A Baby’s Diet is Highly Dependent on Mom’s Socioeconomic Background
Proper nutrition is vital for baby development. In a new study, researchers set out to examine what American babies ate and discovered that their diets were highly dependent on their moms' socioeconomic background.
"We found that differences in dietary habits start very early," said lead author Xiaozhong Wen, MBBS, Ph.D., assistant professor in the University of Buffalo School of Medicine's Department of Pediatrics. "Dietary patterns are harder to change later if you ignore the first year, a critical period for the development of taste preferences and the establishment of eating habits."
For this study, the team analyzed the eating patterns of more than 1,500 babies between six-months and 12-months-old. The infants were a part of the Infant Feeding Practices Study II, which was conducted between 2005 and 2007 by the Food and Drug Administration (FDA) and the Centers for Disease Control and Prevention (CDC). The researchers found dietary differences based on several factors, such as mother's education, household income, and racial and ethnic background.
Overall, mothers with higher educational levels and families with high household income, defined as greater than $60,000 per year, were more likely to follow the dietary guidelines set by international and pediatric groups. Mothers whose education levels were defined by some or all of high school were more likely to feed their babies a diet high in sugar, fat and protein or a diet high in dairy and regular cereals. This group of mothers generally had a low household income of 25,000 a year or less and were non-Hispanic African-Americans.
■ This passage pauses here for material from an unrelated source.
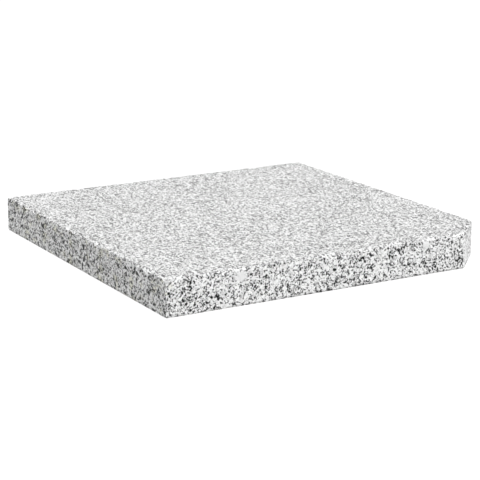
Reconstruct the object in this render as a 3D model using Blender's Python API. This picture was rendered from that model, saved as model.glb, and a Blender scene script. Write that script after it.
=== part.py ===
"""Granite slab: one square plate of natural stone, 30 mm thick.

The plate is a single block of rock. It has no fittings and nothing inside, so
it is one solid. Frame: metres, +Z up, origin at the middle of the underside.
+X runs along the front edge towards the corner that is cut off at 45 degrees,
+Y runs from the front edge to the back edge.
"""

import bmesh
import bpy
from mathutils import Vector

# Driving dimensions, in metres.
SIDE = 0.305  # length and width of the square plan
THICKNESS = 0.030  # height of the plate
CORNER_CUT = 0.031  # the one cut corner: its length along each side
EASE_R = 0.0020  # radius, in plan, of the three square upright edges
CUT_EASE = 0.0012  # width taken off the two upright edges beside the cut
TOP_ARRIS = 0.0016  # rounding of the rim of the upper face
BOTTOM_ARRIS = 0.0012  # chamfer of the rim of the underside
EASE_SEGMENTS = 4
CUT_EASE_SEGMENTS = 3
TOP_ARRIS_SEGMENTS = 3

# Finish.
STONE_COLOUR = (0.61, 0.61, 0.60, 1.0)
STONE_ROUGHNESS = 0.62


def clear_scene():
    for obj in list(bpy.data.objects):
        bpy.data.objects.remove(obj, do_unlink=True)


def stone_material():
    mat = bpy.data.materials.new("granite")
    mat.use_nodes = True
    shader = mat.node_tree.nodes["Principled BSDF"]
    shader.inputs["Base Color"].default_value = STONE_COLOUR
    shader.inputs["Roughness"].default_value = STONE_ROUGHNESS
    shader.inputs["Metallic"].default_value = 0.0
    mat.diffuse_color = STONE_COLOUR
    return mat


def upright_edge_at(bm, x, y):
    """The upright edge of the block nearest this plan position."""
    uprights = [
        e
        for e in bm.edges
        if abs(e.verts[0].co.z - e.verts[1].co.z) > THICKNESS / 2
    ]
    return min(
        uprights, key=lambda e: (e.verts[0].co.xy - Vector((x, y))).length
    )


def bevel_upright(bm, x, y, width, segments):
    """Bevels the upright edge at this plan position: flat with one segment, round with more."""
    bmesh.ops.bevel(
        bm,
        geom=[upright_edge_at(bm, x, y)],
        offset=width,
        offset_type="OFFSET",
        segments=segments,
        profile=0.5,
        affect="EDGES",
    )


def rim_edges(bm, z):
    """The outline of the flat face that lies at this height."""
    return [
        e for e in bm.edges if all(abs(v.co.z - z) < 1e-6 for v in e.verts)
    ]


def slab_mesh():
    half = SIDE / 2
    bm = bmesh.new()

    # The square plan, extruded to the thickness.
    corners = [(-half, -half), (half, -half), (half, half), (-half, half)]
    base = bm.faces.new([bm.verts.new((x, y, 0.0)) for x, y in corners])
    lifted = bmesh.ops.extrude_face_region(bm, geom=[base])["geom"]
    bmesh.ops.translate(
        bm,
        vec=(0.0, 0.0, THICKNESS),
        verts=[g for g in lifted if isinstance(g, bmesh.types.BMVert)],
    )

    # One corner is sawn off at 45 degrees, which leaves two blunt upright
    # edges in its place. Those two and the three square ones are eased.
    bevel_upright(bm, half, -half, CORNER_CUT, 1)
    for x, y in ((half - CORNER_CUT, -half), (half, CORNER_CUT - half)):
        bevel_upright(bm, x, y, CUT_EASE, CUT_EASE_SEGMENTS)
    for x, y in ((-half, -half), (-half, half), (half, half)):
        bevel_upright(bm, x, y, EASE_R, EASE_SEGMENTS)

    # The rim of the upper face is worn round, that of the underside is cut
    # at 45 degrees.
    bmesh.ops.bevel(
        bm,
        geom=rim_edges(bm, THICKNESS),
        offset=TOP_ARRIS,
        offset_type="OFFSET",
        segments=TOP_ARRIS_SEGMENTS,
        profile=0.5,
        affect="EDGES",
    )
    bmesh.ops.bevel(
        bm,
        geom=rim_edges(bm, 0.0),
        offset=BOTTOM_ARRIS,
        offset_type="OFFSET",
        segments=1,
        profile=0.5,
        affect="EDGES",
    )
    bmesh.ops.recalc_face_normals(bm, faces=bm.faces)

    mesh = bpy.data.meshes.new("granite_slab")
    bm.to_mesh(mesh)
    bm.free()
    return mesh


def main():
    clear_scene()
    slab = bpy.data.objects.new("granite_slab", slab_mesh())
    slab.data.materials.append(stone_material())
    bpy.context.collection.objects.link(slab)
    slab.data.shade_smooth()
    slab.data.set_sharp_from_angle(angle=0.5)


main()
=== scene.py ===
import math

import bpy
import numpy as np
from mathutils import Matrix, Vector


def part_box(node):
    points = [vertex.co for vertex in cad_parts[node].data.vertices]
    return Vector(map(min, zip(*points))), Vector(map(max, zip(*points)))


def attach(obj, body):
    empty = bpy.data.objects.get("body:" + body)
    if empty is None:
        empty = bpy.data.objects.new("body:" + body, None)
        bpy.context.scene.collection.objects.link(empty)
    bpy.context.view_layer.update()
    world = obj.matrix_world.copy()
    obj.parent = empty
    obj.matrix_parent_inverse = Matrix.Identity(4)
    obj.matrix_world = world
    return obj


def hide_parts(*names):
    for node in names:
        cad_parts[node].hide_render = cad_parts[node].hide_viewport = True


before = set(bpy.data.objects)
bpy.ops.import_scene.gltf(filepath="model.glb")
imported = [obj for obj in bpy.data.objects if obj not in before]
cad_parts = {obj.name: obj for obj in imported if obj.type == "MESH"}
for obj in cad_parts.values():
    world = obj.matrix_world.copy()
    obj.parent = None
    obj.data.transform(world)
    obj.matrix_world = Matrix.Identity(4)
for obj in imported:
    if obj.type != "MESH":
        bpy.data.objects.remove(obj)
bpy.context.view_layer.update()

# ---------------------------------------------------------------- the frame
NODE = "granite_slab"
LOW, HIGH = (np.array(c, float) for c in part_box(NODE))
X0, Y0, Z0 = LOW
X1, Y1, Z1 = HIGH
MM = 0.001
CUT = 31.0 * MM  # the corner that is sawn off at 45 degrees

# Mesh density.
SEG = 220  # grid cells along each side of the upper face, a multiple of 4


# ---------------------------------------------------------------- noise
def hashed(i, j, k, seed):
    """A repeatable pseudo-random number from 0 to 1 for each lattice point."""
    n = (
        i.astype(np.uint64) * np.uint64(0x9E3779B1)
        + j.astype(np.uint64) * np.uint64(0x85EBCA77)
        + k.astype(np.uint64) * np.uint64(0xC2B2AE3D)
        + np.uint64(seed) * np.uint64(0x27D4EB2F)
    ) & np.uint64(0xFFFFFFFF)
    n ^= n >> np.uint64(15)
    n = (n * np.uint64(0x2C1B3C6D)) & np.uint64(0xFFFFFFFF)
    n ^= n >> np.uint64(12)
    n = (n * np.uint64(0x297A2D39)) & np.uint64(0xFFFFFFFF)
    n ^= n >> np.uint64(15)
    return n.astype(np.float64) / 4294967295.0


def value_noise(p, size, seed):
    """Smooth noise from -1 to 1 at the points p (metres), with features of this size."""
    q = p / size + 1000.0
    c = np.floor(q).astype(np.int64)
    f = q - c
    f = f * f * f * (f * (f * 6 - 15) + 10)
    out = np.zeros(len(p))
    for dx in (0, 1):
        for dy in (0, 1):
            for dz in (0, 1):
                w = (
                    (f[:, 0] if dx else 1 - f[:, 0])
                    * (f[:, 1] if dy else 1 - f[:, 1])
                    * (f[:, 2] if dz else 1 - f[:, 2])
                )
                out += w * hashed(c[:, 0] + dx, c[:, 1] + dy, c[:, 2] + dz, seed)
    return out * 2 - 1


def fractal(p, size, octaves, seed, gain=0.5):
    total, scale, norm = np.zeros(len(p)), 1.0, 0.0
    for o in range(octaves):
        total += scale * value_noise(p, size / 2**o, seed + 17 * o)
        norm += scale
        scale *= gain
    return total / norm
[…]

A diet high in sugar, fat and protein was linked to a greater gain in the infants' body mass index (BMI). Some of the unhealthy foods that mothers gave to their infants were candy, ice cream, sweet beverages and French fries.
"There is substantial research to suggest that if you consistently offer foods with a particular taste to infants, they will show a preference for these foods later in life. So if you tend to offer healthy foods, even those with a somewhat bitter taste to infants, such as pureed vegetables, they will develop a liking for them. But if you always offer sweet or fatty foods, infants will develop a stronger preference for them or even an addiction to them," Wen explained according to the university's press release. "This is both an opportunity and a challenge. We have an opportunity to start making dietary changes at the very beginning of life."
The study, "Sociodemographic differences and infant dietary patterns," was published in the journal, Pediatrics.